In The Room with Michelle Zatlyn
In this week’s episode of The Room Podcast, Madison and Claudia sit down with Michelle Zatlyn, Co-Founder, President, and COO of Cloudflare. Cloudflare is a web performance and security company keeping millions of businesses and, by association, consumers safe online through their cybersecurity infrastructure. Cloudflare was founded by Michelle, along with her co-founders Matthew Prince and Lee Holloway who met at Harvard Business School. Stopping 70 billion attacks a day, Cloudflare has become a category defining company. Valued at over $24 billion today, after their 2019 IPO, Cloudflare continues to innovate and challenge the status quo. Michelle generously sat down with us on today’s episode to unpack her personal journey as a founder and some behind the scenes insights about Cloudflare’s story that can help all founders.
In today’s conversation, we explore themes and insights such as diversity of thought in co-founding teams, the power of changing your own framing of a problem, and only needing to get a few things right. Let’s open the door.
Season 3 is sponsored by our friends at SVB and Cooley.
Key Takeaway 1: Diversity of thought in co-founding teams
Michelle met one of her co-founders, Matthew Prince, while the two were classmates at Harvard Business School. After class, Matthew and Michelle would often brainstorm on various ideas — enter Cloudflare! How might they build a faster, more secure, and more reliable online experience? While Matthew and Michelle were different people in terms of skill sets and perspectives, they had mutual respect and a shared vision for what could happen with this ideal. Along with their third co-founder Lee Holloway, the three had an impressive range of strengths. When they empowered each other to go after their strong suits, and built a company which allowed others to lean into their strengths too, Cloudflare thrived! We love how Michelle framed these complementary skill sets as a venn diagram for unlocking thriving company leaderhsip and culture.

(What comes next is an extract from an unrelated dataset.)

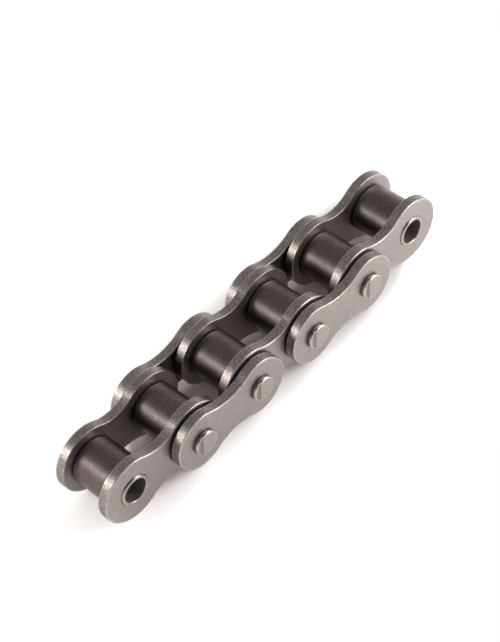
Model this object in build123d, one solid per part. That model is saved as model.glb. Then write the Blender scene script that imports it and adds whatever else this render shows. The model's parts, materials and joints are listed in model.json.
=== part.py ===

Key Takeaway 2: The power of changing your own framing of a problem
When founding a company, sh** hits the fan! This can be exasperating, frustrating and down right discouraging with a certain attitude. Michelle highlighted a personal decision to stop and reframe her internal dialogue when she found herself going down a negative rabbit hole. Embracing the ambiguity and leaning into the questions for what they were helped Michelle better enjoy the experience of being a founder. Michelle’s story highlighted that attitudes matter and the truism, “glass half full” still rings true!
Key Takeaway 3: Finding product market-fit can mean only getting a few ideas right
Cloudflare has fundamentally changed the way we stay safe online, eliminating 70 billion attacks a day through their international fortress of cybersecurity. Cloudflare found product market-fit amongst companies like our co-founder Claudia’s and large enterprise businesses as well. Being able to solve for this range of customers in a unique strength of Cloudflare and their infrastructure. Michelle specifically called out however, that finding this product market-fit came from getting only a “few things right.”
Within every company, there are always features and products that aren’t quite right for one reason or the next. As a founder, or leader in a start-up, you can focus on what is working (and congratulate yourself!) and start to fix the things that aren’t. Michelle advises that as soon as you acknowledge the aspects of the business or product that aren’t working you have a way higher chance of succeeding and making progress.